-------- Data shown --------

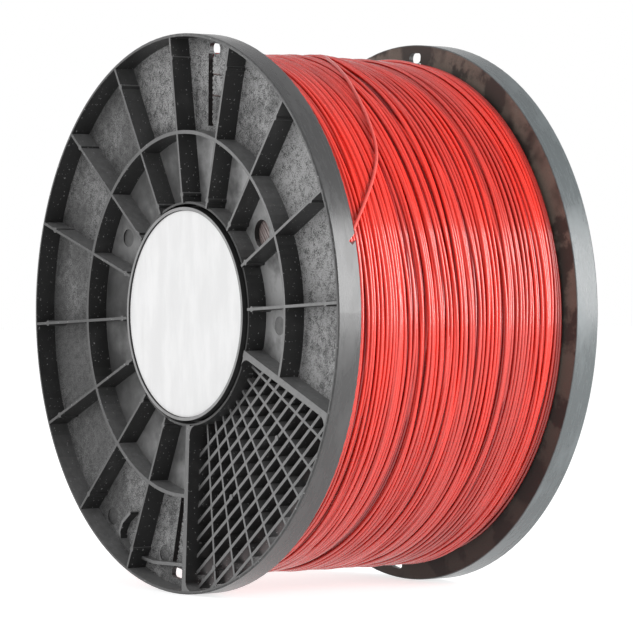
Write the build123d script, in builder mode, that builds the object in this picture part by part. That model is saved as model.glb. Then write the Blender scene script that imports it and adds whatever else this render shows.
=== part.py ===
from build123d import *
import os
from math import atan2, cos, degrees, radians, sin, tan

# A knock-down reel of racket string. Two identical ribbed flanges are turned back to back on a
# plain barrel. A hub insert drops into each flange's collar and carries half of the spindle bore,
# and four long bolts pull the stack together. The string is wound between the flanges, and its
# loose end is tucked through a slit in the near flange's rim.
#
# Frame: the origin is the middle of the reel, on its turning axis. +Y runs along the axis from
# the near flange, which has the label, to the far flange, and +Z is up. A clock angle is 0 at
# the top and grows towards +X. A depth is measured from the near rim's outer plane towards +Y.

# Overall sizes, in millimetres
flange_diameter = 200.0
reel_width = 112.0

# Flange moulding: rim, dished web, ribs and rings
rim_wall = 1.1
rim_round = 0.5
rib_depth = 7.8          # from a rib's edge down to the web, the same at every radius
web_thickness = 1.8
dish_drop = 3.7          # how much deeper the web and the ribs lie at the hub than at the rim
rib_thickness = 1.0
bay_count = 16
first_rib_clock = -2.0
mid_ring_radius = 65.0   # middle of the ring's wall
ring_wall = 1.3

# Hub: collar on the flange, barrel under the string
collar_wall = 0.8
collar_drop = 0.6        # how much lower the collar's edge lies than the ribs' ends
barrel_wall = 2.6
barrel_rib_height = 2.0
barrel_rib_thickness = 2.0
barrel_rib_count = 8

# Grille: an open window between two ribs, filled with a lattice of bars
grille_first_rib = 5     # counted from first_rib_clock
grille_last_rib = 8
grille_frame = 2.4
grille_corner = 4.0
grille_drop = 4.6        # from a rib's edge down to the bars' edges
radial_bars_per_bay = 3
radial_bar = 1.0
chord_bar = 1.2
chord_pitch = 4.89
first_chord_gap = 2.1    # from the hub to the middle of the first chord
chord_clock = 143.0      # the chords lie square to this direction
grille_spoke_turn = -0.6
gate_mark_radius = 1.0
gate_mark_rise = 0.3
gate_marks = [(5, 2.5), (5, 6.5), (8, 8.0)]     # on which chord, and how many spokes along it

# String cleats: toothed slots in the web that a loose end is pulled into
cleat_width = 3.3
cleat_ring_gap = 1.8     # from the mid ring's wall to the slot
cleat_tooth_pitch = 1.7
cleat_tooth_radius = 0.7
cleat_cover = 0.3        # the cuts start this far over the web, and leave what bridges them
cleat_slit_width = 0.6
cleat_slit_length = 4.0
upper_cleat_clock = 7.0
upper_cleat_rim_gap = 5.7
upper_cleat_slits = (0.426, 0.72)    # each cross cut's place, as a share of the slot's length
lower_cleat_clock = 189.4
lower_cleat_rim_gap = 6.2
end_hole_turn = 1.4      # clock angle from a cleat to the middle of its end hole
end_hole_width = 6.9
end_hole_height = 3.8
end_hole_round = 1.5
# A low hooked rib that crosses the lower cleat's end: (gap from the rim's wall, clock)
guard_rib_route = [
    (8.7, 178.0), (5.3, 195.2), (2.6, 203.4), (2.0, 207.3), (3.0, 209.9), (5.3, 211.0), (9.5, 211.0), (15.0, 209.2)
]
guard_rib_wall = 1.2
guard_rib_height = 2.6
guard_rib_foot = 1.3

# Shallow round marks in the web, left by ejector pins, and round pads in the ribs for the others
ejector_marks = [(49.5, 95.0), (56.5, 300.0), (89.8, 194.0), (94.6, 217.3)]     # radius, clock
ejector_mark_diameter = 6.5
ejector_mark_depth = 0.25
rib_pin_radii = (42.8, 91.5)
rib_pin_diameter = 2.0

# Drive hole and the slit that holds the string's end
drive_hole_diameter = 10.0
drive_hole_hub_gap = 2.3
drive_hole_bay = 2       # counted from the first rib
slit_width = 1.8
slit_length = 7.0
slit_inset = 5.6         # how far the slit reaches in from the rim's outside
slit_clock = 75.1
slit_lean = 45.0         # from the axis towards growing clock angles
far_flange_turn = 12.3   # how the far flange is clocked on the barrel

# Hub insert
insert_gap = 1.2         # between the collar and the insert
insert_wall = 1.1
insert_plate = 1.8
insert_lip_depth = 2.9
label_recess = 0.8       # from the lip's edge down to the insert's face
bore_diameter = 52.0
sleeve_wall = 1.6
seat_width = 1.8         # how far the flange's seat reaches in from the insert's skirt
insert_rib_thickness = 1.4

# Label
label_thickness = 0.15
label_gap = 0.2

# Tie bolts, washers and nuts
bolt_count = 4
bolt_diameter = 4.0
bolt_hole_clearance = 0.5
bolt_head_diameter = 7.6
bolt_head_height = 3.1
bolt_key_flats = 2.5
bolt_key_depth = 1.6
bolt_past_nut = 0.3
washer_diameter = 8.0
washer_thickness = 0.8
nut_flats = 7.0
nut_height = 3.2
pocket_clearance = 0.6   # pocket's diameter over the washer's
pocket_head_room = 0.55  # from the insert's face down to a bolt's head
pocket_side_wall = 0.45  # from a pocket to the sleeve, and to the skirt
boss_wall = 1.3
first_bolt_clock = 45.0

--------

- [Short exercise]:
Write out exactly, please, the lines beginning at the start of the material and ending with the line that holds "from math import", both included.

- [Final result]:
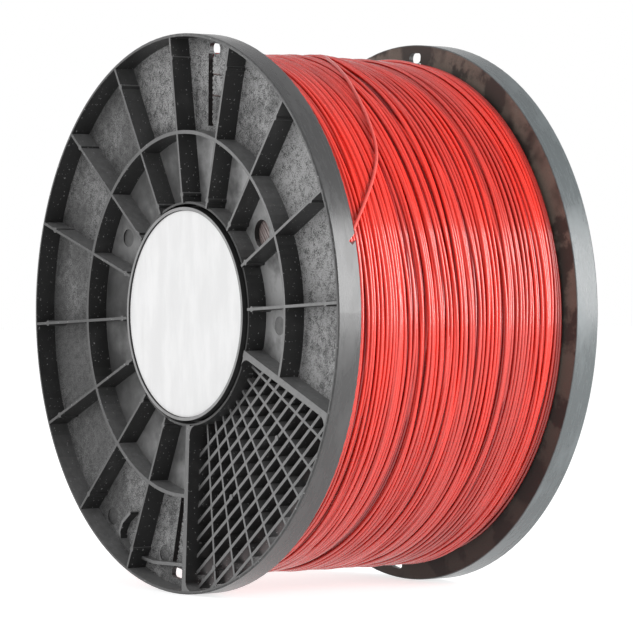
Write the build123d script, in builder mode, that builds the object in this picture part by part. That model is saved as model.glb. Then write the Blender scene script that imports it and adds whatever else this render shows.
=== part.py ===
from build123d import *
import os
from math import atan2, cos, degrees, radians, sin, tan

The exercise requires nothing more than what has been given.